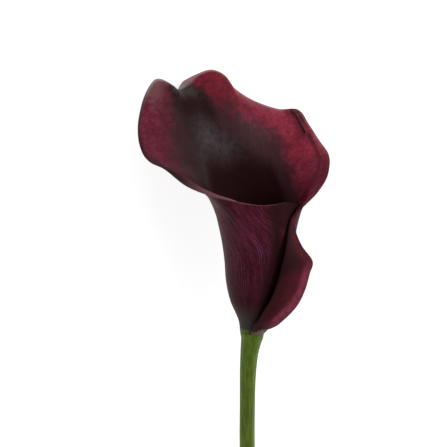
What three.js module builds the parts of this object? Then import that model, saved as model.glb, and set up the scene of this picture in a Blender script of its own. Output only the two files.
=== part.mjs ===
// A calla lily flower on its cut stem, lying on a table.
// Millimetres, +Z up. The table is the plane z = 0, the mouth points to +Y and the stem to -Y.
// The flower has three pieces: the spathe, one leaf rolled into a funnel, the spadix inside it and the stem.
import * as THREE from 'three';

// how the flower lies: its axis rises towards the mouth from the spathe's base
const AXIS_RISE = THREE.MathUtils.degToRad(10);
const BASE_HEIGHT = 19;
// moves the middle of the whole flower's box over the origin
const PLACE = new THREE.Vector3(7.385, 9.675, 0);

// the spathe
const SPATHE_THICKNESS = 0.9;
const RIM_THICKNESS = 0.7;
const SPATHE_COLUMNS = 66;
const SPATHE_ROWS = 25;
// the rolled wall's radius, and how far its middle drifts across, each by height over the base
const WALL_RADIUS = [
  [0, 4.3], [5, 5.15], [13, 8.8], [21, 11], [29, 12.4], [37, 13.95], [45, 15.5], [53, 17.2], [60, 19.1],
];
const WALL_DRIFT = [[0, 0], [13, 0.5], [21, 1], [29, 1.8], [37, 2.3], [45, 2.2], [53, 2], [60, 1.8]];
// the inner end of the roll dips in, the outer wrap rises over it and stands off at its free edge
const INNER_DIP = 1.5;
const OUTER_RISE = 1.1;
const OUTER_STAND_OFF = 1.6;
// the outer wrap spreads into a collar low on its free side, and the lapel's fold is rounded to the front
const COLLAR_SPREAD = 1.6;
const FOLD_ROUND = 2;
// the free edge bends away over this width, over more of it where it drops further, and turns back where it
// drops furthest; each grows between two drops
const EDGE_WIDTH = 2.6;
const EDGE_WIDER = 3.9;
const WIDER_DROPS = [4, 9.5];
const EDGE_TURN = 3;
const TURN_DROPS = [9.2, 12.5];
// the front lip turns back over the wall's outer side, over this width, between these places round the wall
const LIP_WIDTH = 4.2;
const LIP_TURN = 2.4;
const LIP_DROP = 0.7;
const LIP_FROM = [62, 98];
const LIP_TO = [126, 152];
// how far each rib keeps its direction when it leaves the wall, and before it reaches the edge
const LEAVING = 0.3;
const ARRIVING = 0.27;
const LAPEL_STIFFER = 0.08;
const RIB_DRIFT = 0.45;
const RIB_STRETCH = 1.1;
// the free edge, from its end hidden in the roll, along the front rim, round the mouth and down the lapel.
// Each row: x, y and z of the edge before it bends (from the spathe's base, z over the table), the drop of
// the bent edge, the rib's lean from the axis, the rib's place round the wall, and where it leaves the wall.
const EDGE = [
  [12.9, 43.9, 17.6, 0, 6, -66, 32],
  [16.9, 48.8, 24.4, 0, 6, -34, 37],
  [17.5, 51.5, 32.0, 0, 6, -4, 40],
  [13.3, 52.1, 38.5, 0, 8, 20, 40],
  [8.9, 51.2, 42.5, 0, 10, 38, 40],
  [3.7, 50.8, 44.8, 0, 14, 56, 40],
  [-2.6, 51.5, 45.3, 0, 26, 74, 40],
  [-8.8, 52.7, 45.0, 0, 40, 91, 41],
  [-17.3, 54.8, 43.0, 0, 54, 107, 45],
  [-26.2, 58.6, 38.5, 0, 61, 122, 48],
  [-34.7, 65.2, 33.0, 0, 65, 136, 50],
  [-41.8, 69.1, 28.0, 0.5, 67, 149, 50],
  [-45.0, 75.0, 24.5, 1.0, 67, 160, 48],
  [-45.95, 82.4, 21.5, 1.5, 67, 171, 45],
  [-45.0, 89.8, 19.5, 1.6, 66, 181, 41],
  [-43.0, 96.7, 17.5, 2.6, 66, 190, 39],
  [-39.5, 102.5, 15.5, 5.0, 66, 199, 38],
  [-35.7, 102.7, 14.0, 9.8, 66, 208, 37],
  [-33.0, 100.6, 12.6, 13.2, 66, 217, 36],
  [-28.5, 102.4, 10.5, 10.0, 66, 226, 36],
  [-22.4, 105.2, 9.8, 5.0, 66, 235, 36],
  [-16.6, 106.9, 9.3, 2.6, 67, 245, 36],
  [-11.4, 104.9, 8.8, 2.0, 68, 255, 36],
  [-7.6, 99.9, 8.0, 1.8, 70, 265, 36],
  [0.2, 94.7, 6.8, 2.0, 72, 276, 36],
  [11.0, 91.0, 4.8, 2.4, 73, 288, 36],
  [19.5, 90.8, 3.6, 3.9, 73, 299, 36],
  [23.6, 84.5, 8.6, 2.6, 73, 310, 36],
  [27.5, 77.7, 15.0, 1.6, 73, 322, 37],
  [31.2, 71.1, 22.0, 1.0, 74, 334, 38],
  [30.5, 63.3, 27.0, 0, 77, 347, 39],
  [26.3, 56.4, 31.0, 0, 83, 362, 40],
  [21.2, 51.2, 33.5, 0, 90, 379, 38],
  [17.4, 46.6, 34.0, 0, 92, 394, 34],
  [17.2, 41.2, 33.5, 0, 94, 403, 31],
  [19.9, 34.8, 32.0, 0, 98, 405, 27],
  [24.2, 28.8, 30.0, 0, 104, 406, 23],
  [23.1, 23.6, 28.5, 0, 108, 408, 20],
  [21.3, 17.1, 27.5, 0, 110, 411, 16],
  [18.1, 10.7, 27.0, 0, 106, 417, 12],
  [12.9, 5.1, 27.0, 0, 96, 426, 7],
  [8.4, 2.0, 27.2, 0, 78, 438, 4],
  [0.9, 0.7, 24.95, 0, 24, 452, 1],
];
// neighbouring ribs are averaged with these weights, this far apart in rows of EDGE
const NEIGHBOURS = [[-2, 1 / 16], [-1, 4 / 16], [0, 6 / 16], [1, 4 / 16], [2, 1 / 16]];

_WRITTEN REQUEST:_
Repeat, exactly and only, the lines from the beginning of the material through the line that contains "const PLACE = new".

_CORRECT RESPONSE:_
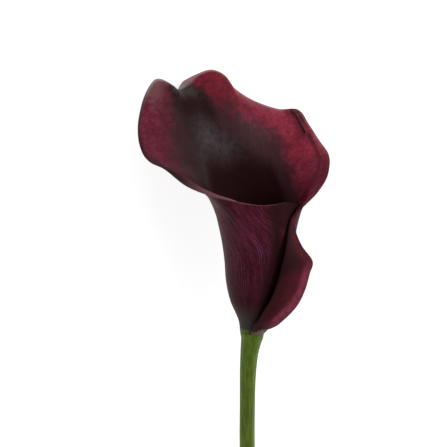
What three.js module builds the parts of this object? Then import that model, saved as model.glb, and set up the scene of this picture in a Blender script of its own. Output only the two files.
=== part.mjs ===
// A calla lily flower on its cut stem, lying on a table.
// Millimetres, +Z up. The table is the plane z = 0, the mouth points to +Y and the stem to -Y.
// The flower has three pieces: the spathe, one leaf rolled into a funnel, the spadix inside it and the stem.
import * as THREE from 'three';

// how the flower lies: its axis rises towards the mouth from the spathe's base
const AXIS_RISE = THREE.MathUtils.degToRad(10);
const BASE_HEIGHT = 19;
// moves the middle of the whole flower's box over the origin
const PLACE = new THREE.Vector3(7.385, 9.675, 0);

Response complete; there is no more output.